You Don’t Eat Cheese?

January 21, 2018
By Anonymous

“You Don’t Eat Cheese?”

Whenever I go out to eat with people outside my family, the conversation always starts the same way. Most people are confused, and some have even gotten mad at me for the way my taste buds work. I do not, and have not eaten, for as long as I can remember, the staple in the American diet known as cheese. My parents say that I used to like cheese when I was a baby, but as we know, babies don’t really have a say about what they can and cannot eat. The pungent smell, slimy texture, and the idea that it is a product of old cow milk, all add to my epic battle with this much-loved food.

Not eating cheese has caused a fair share of problems at restaurants, as I constantly have to ask for dishes without it.
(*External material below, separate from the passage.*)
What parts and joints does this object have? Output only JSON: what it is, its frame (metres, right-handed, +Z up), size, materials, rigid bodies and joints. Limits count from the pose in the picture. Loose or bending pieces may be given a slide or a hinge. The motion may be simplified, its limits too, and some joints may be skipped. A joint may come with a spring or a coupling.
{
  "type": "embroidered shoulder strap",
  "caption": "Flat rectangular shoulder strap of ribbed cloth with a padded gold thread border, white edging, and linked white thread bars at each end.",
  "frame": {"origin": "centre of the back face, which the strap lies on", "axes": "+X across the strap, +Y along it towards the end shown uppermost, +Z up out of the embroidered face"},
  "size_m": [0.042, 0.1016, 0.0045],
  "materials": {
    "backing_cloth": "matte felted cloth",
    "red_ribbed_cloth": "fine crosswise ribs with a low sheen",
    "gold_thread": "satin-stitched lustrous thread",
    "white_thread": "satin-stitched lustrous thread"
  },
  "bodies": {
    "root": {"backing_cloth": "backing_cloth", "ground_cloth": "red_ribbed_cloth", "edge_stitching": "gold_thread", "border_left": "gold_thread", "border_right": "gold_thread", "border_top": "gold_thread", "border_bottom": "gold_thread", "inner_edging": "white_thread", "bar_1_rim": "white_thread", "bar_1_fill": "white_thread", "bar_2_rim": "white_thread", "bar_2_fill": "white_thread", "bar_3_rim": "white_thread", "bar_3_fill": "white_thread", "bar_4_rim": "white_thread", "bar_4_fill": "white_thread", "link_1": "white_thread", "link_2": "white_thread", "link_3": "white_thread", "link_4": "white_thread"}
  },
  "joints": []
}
In addition, I’ve had to return dishes to the kitchen if just the tiniest drop of parmesan is on it, which does not make the restaurant staff happy. While my eating preference can be annoying, and sometimes even embarrassing, it comes with its benefits. For example, I don’t have high cholesterol—a problem in my family—because I don’t eat cheese. In addition, not eating cheese is the perfect conversation starter in almost any situation, because it is atypical.
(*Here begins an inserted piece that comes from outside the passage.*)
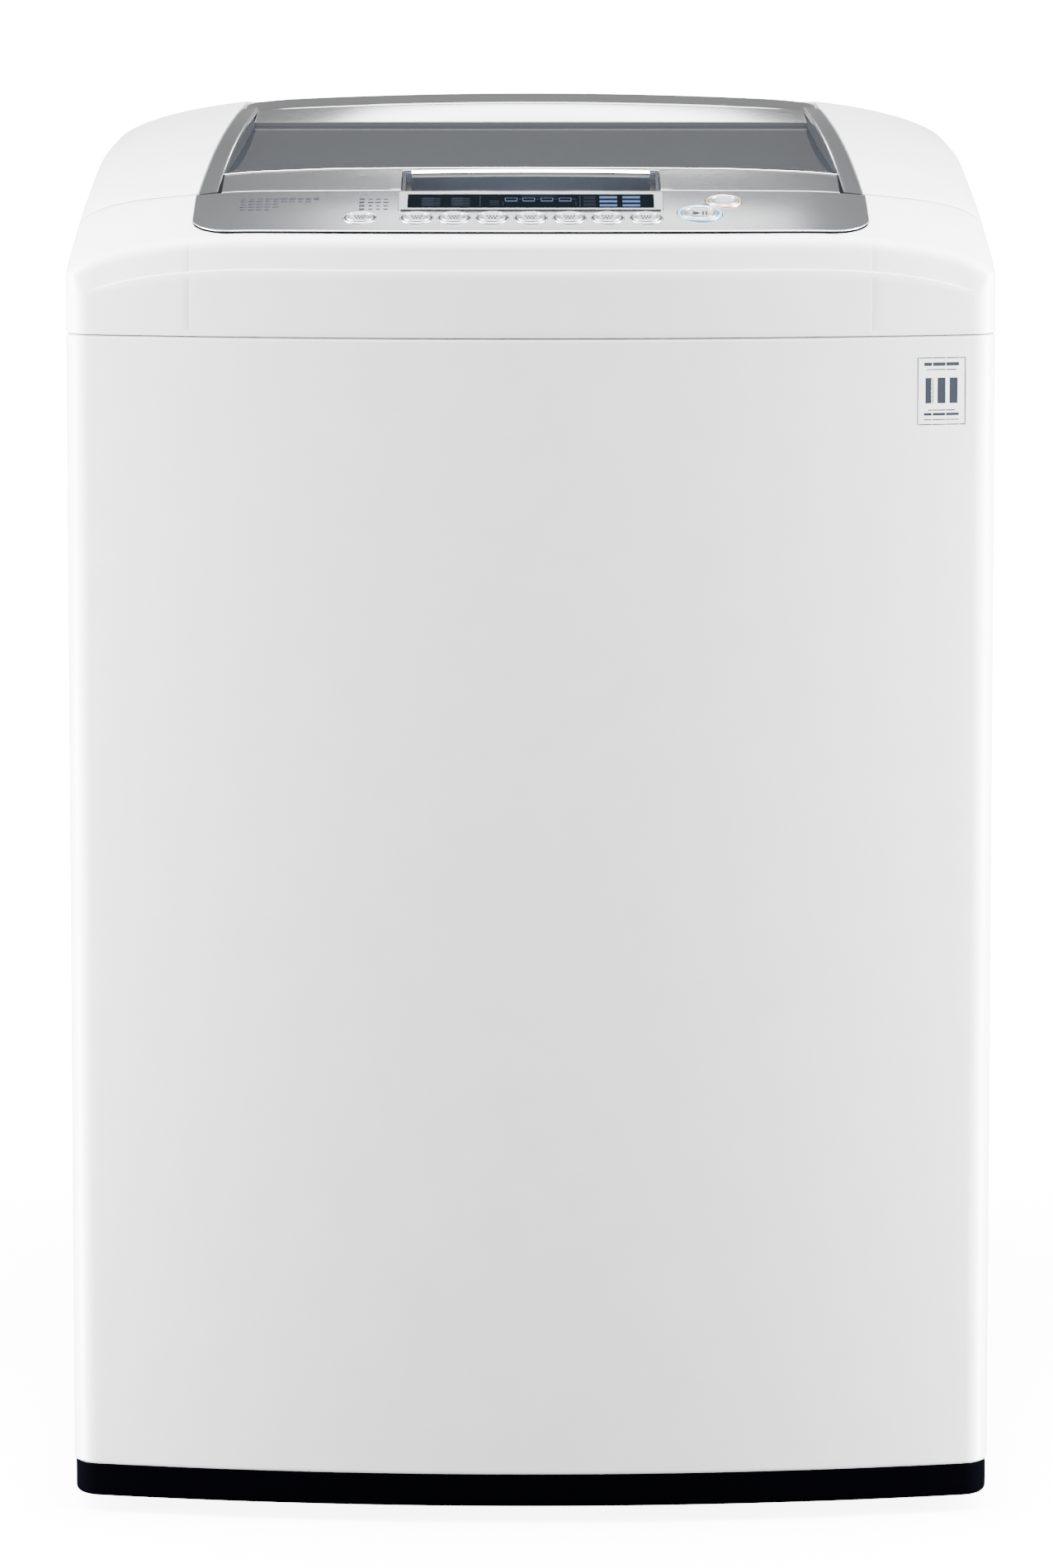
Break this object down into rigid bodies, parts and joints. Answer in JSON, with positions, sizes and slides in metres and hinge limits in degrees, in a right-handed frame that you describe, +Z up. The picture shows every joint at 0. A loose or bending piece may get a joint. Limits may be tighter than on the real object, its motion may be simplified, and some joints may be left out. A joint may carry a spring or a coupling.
{
  "type": "top load washing machine",
  "caption": "Top load washing machine: bowed white cabinet on a black base, sloping silver control panel with display and buttons, hinged glass lid over a steel basket.",
  "frame": {"origin": "centre of the bounding box in plan, on the floor under the feet", "axes": "+Z up, -Y towards the front, +X towards the machine's right as seen from the front"},
  "size_m": [0.686, 0.72, 1.026],
  "materials": {
    "cabinet_paint": "satin enamel",
    "white_plastic": "smooth",
    "silver_plastic": "metallic silver",
    "button_plastic": "pearl silver",
    "ring_gold": "metallic",
    "chrome_trim": "bright",
    "tinted_glass": "tinted",
    "display_black": "gloss",
    "slate_plastic": "satin",
    "black_plastic": "moulded",
    "black_rubber": "matte",
    "zinc_steel": "zinc plated",
    "stainless": "brushed",
    "cast_alloy": "as cast",
    "windings": "enamelled copper",
    "tub_plastic": "moulded",
    "drawer_plastic": "smooth",
    "circuit_green": "lacquered"
  },
  "bodies": {
    "body": {"cabinet": "cabinet_paint", "cabinet_braces": "zinc_steel", "rear_panel": "cabinet_paint", "rear_screws": "zinc_steel", "base": "black_plastic", "lock_nuts": "zinc_steel", "top_cover": "white_plastic", "lid_well": "white_plastic", "control_housing": "white_plastic", "fascia": "silver_plastic", "display_bezel": "silver_plastic", "display_window": "display_black", "button_rings": "ring_gold", "control_board": "circuit_green", "rear_trim": "silver_plastic", "hinge_brackets": "zinc_steel", "inlet_valves": "black_plastic", "dispenser_housing": "white_plastic", "lid_lock": "black_plastic", "suspension_rods": "zinc_steel", "suspension_springs": "zinc_steel", "cord_gland": "black_plastic", "drain_pipe": "black_plastic", "pump_body": "black_plastic", "sump_bellows": "black_rubber"},
    "lid": {"lid_frame": "silver_plastic", "lid_front_cap": "silver_plastic", "handle_recess": "slate_plastic", "handle_bar": "chrome_trim", "lid_glass": "tinted_glass", "lid_liner": "white_plastic", "hinge_pins": "zinc_steel"},
    "button_1": {"button_1": "button_plastic"},
    "button_2": {"button_2": "button_plastic"},
    "button_3": {"button_3": "button_plastic"},
    "button_4": {"button_4": "button_plastic"},
    "button_5": {"button_5": "button_plastic"},
    "button_6": {"button_6": "button_plastic"},
    "button_7": {"button_7": "button_plastic"},
    "button_8": {"button_8": "button_plastic"},
    "power_button": {"power_button": "button_plastic"},
    "start_button": {"start_button": "button_plastic"},
    "tub": {"tub": "tub_plastic", "tub_ring": "tub_plastic", "bearing_housing": "cast_alloy", "bearings": "zinc_steel", "stator": "windings"},
    "basket": {"basket": "stainless", "balance_ring": "tub_plastic", "spin_shaft": "stainless"},
    "wash_plate": {"wash_plate": "tub_plastic", "drive_shaft": "stainless", "rotor": "zinc_steel"},
    "clutch": {"clutch_coupler": "black_plastic"},
    "foot_front_left": {"foot_front_left": "black_rubber"},
    "foot_front_right": {"foot_front_right": "black_rubber"},
    "foot_rear_left": {"foot_rear_left": "black_rubber"},
    "foot_rear_right": {"foot_rear_right": "black_rubber"},
    "drawer": {"dispenser_drawer": "drawer_plastic"},
    "impeller": {"pump_impeller": "tub_plastic"}
  },
  "joints": [
    {"name": "lid_hinge", "type": "hinge", "parent": "body", "child": "lid", "pos_m": [0, 0.222, 1.012], "axis": [-1, 0, 0], "range_deg": [0, 95]},
    {"name": "button_1_press", "type": "slide", "parent": "body", "child": "button_1", "axis": [0, 0.2622, -0.965], "range_m": [0, 0.0015], "stiffness_N_per_m": 400, "springref_m": -0.001},
    {"name": "button_2_press", "type": "slide", "parent": "body", "child": "button_2", "axis": [0, 0.2622, -0.965], "range_m": [0, 0.0015], "stiffness_N_per_m": 400, "springref_m": -0.001},
    {"name": "button_3_press", "type": "slide", "parent": "body", "child": "button_3", "axis": [0, 0.2622, -0.965], "range_m": [0, 0.0015], "stiffness_N_per_m": 400, "springref_m": -0.001},
    {"name": "button_4_press", "type": "slide", "parent": "body", "child": "button_4", "axis": [0, 0.2622, -0.965], "range_m": [0, 0.0015], "stiffness_N_per_m": 400, "springref_m": -0.001},
    {"name": "button_5_press", "type": "slide", "parent": "body", "child": "button_5", "axis": [0, 0.2622, -0.965], "range_m": [0, 0.0015], "stiffness_N_per_m": 400, "springref_m": -0.001},
    {"name": "button_6_press", "type": "slide", "parent": "body", "child": "button_6", "axis": [0, 0.2622, -0.965], "range_m": [0, 0.0015], "stiffness_N_per_m": 400, "springref_m": -0.001},
    {"name": "button_7_press", "type": "slide", "parent": "body", "child": "button_7", "axis": [0, 0.2622, -0.965], "range_m": [0, 0.0015], "stiffness_N_per_m": 400, "springref_m": -0.001},
    {"name": "button_8_press", "type": "slide", "parent": "body", "child": "button_8", "axis": [0, 0.2622, -0.965], "range_m": [0, 0.0015], "stiffness_N_per_m": 400, "springref_m": -0.001},
    {"name": "power_button_press", "type": "slide", "parent": "body", "child": "power_button", "axis": [0, 0.2622, -0.965], "range_m": [0, 0.0015], "stiffness_N_per_m": 400, "springref_m": -0.001},
    {"name": "start_button_press", "type": "slide", "parent": "body", "child": "start_button", "axis": [0, 0.2622, -0.965], "range_m": [0, 0.0015], "stiffness_N_per_m": 400, "springref_m": -0.001},
    {"name": "tub_bounce", "type": "slide", "parent": "body", "child": "tub", "axis": [0, 0, 1], "range_m": [-0.02, 0.01], "stiffness_N_per_m": 12000, "springref_m": 0.0262, "deforming": ["suspension_springs", "sump_bellows"]},
    {"name": "basket_spin", "type": "hinge", "parent": "tub", "child": "basket", "pos_m": [0, 0, 0.5], "axis": [0, 0, 1], "continuous": true},
    {"name": "wash_spin", "type": "hinge", "parent": "tub", "child": "wash_plate", "pos_m": [0, 0, 0.28], "axis": [0, 0, 1], "continuous": true},
    {"name": "clutch_shift", "type": "slide", "parent": "basket", "child": "clutch", "axis": [0, 0, 1], "range_m": [0, 0.008]},
    {"name": "foot_front_left_level", "type": "slide", "parent": "body", "child": "foot_front_left", "axis": [0, 0, -1], "range_m": [0, 0.015]},
    {"name": "foot_front_right_level", "type": "slide", "parent": "body", "child": "foot_front_right", "axis": [0, 0, -1], "range_m": [0, 0.015]},
    {"name": "foot_rear_left_level", "type": "slide", "parent": "body", "child": "foot_rear_left", "axis": [0, 0, -1], "range_m": [0, 0.015]},
    {"name": "foot_rear_right_level", "type": "slide", "parent": "body", "child": "foot_rear_right", "axis": [0, 0, -1], "range_m": [0, 0.015]},
    {"name": "drawer_slide", "type": "slide", "parent": "body", "child": "drawer", "axis": [0, -1, 0], "range_m": [0, 0.09]},
    {"name": "impeller_spin", "type": "hinge", "parent": "body", "child": "impeller", "pos_m": [-0.2, 0.2, 0.08], "axis": [0, 0, 1], "continuous": true}
  ]
}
While I can’t control the fact that I don’t like cheese, my dislike of it and advocacy against it have given me the courage to stand up for other unpopular things I believe in. Instead of watching sports highlights in my free time like most young men, I watch documentaries about the ocean because that’s where my true interest lies. When I was ten, instead of asking for toys for Christmas I asked for money to start my first stock portfolio because that’s what I found fun. My best friends have called these, among other things that I do, “weird,” but I don’t mind it at all.  These traits are what make me me.

When I look around I always see many people trying to duplicate the looks, sentiments, and actions of others. This is especially true today when celebrities are followed around by cameras at all times and half of the stories in the news are about who’s dating whom, rather than serious issues. People are often afraid to be themselves because they are too busy trying to be someone else. If you live life trying to be someone else, you can never truly be happy.
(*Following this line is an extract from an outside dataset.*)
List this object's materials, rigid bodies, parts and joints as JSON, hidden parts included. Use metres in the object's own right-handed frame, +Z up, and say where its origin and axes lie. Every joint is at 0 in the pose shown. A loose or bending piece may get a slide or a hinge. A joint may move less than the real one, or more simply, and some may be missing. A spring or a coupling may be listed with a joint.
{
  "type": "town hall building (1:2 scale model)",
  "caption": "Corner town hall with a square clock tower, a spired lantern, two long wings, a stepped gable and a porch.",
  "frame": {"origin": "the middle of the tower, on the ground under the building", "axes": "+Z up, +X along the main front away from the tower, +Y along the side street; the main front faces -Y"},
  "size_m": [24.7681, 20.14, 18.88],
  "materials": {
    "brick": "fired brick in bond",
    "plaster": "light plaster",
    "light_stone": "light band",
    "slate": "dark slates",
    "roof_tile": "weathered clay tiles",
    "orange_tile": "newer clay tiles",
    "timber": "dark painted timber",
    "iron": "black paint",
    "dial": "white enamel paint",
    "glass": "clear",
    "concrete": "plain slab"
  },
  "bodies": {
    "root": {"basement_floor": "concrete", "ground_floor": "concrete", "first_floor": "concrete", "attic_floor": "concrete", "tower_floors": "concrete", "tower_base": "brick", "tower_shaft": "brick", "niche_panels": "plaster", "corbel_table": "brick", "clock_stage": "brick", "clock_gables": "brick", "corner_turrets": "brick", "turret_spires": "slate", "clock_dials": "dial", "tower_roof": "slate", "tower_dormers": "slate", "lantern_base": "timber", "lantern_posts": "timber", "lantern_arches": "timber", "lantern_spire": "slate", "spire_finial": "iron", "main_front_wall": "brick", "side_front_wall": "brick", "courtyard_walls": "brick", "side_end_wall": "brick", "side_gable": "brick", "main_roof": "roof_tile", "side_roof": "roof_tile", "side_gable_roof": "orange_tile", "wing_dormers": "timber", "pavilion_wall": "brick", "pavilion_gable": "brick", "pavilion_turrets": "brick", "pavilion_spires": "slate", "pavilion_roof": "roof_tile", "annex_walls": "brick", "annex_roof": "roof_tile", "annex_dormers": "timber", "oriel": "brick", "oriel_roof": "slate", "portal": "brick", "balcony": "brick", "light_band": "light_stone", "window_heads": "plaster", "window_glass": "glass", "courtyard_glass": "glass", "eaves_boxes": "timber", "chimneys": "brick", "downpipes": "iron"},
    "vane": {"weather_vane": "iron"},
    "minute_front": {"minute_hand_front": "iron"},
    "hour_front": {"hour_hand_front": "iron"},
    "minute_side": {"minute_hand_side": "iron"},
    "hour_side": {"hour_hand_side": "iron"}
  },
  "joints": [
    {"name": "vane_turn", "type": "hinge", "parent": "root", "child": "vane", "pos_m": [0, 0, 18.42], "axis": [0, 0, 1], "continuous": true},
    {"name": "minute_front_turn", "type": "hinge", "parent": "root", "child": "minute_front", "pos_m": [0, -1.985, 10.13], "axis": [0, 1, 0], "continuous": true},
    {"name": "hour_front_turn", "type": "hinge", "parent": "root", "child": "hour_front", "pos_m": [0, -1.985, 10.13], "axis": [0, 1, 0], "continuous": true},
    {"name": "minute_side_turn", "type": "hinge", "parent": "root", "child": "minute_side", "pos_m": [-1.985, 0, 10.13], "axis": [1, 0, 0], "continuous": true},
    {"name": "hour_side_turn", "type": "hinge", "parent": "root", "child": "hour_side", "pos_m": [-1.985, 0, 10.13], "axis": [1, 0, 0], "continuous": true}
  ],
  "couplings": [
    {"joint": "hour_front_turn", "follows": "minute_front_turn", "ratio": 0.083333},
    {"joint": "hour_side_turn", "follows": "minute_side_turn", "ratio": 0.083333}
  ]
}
The school I go to has a small graduating class of around 120 students, most of whom have been together since kindergarten. Everyone knows everything about one another, and social groups are very cliquey. Over the years, I’ve seen kids and even their parents do some crazy things to try to be popular, but even if their attempts are successful, these kids don’t always achieve the happiness they seek. I’m lucky that my parents not only supported my eating habits but my independent thoughts and interests as well. If there’s anything I learned from Bronxville, it is to be true to myself and to question social norms. I constantly say this to younger kids asking for advice as they go into high school, and it will definitely be a talking point of mine when I am a freshman-transition leader this fall.

Because I am comfortable with being different, I am able to be the real me.  While it can be very funny to hear people's reactions to me telling them that I don’t eat cheese, it has taught me something valuable about myself. Hopefully, people don’t actually think I’m weird, but the “being different” part I can live with. Actually, I am proud of that.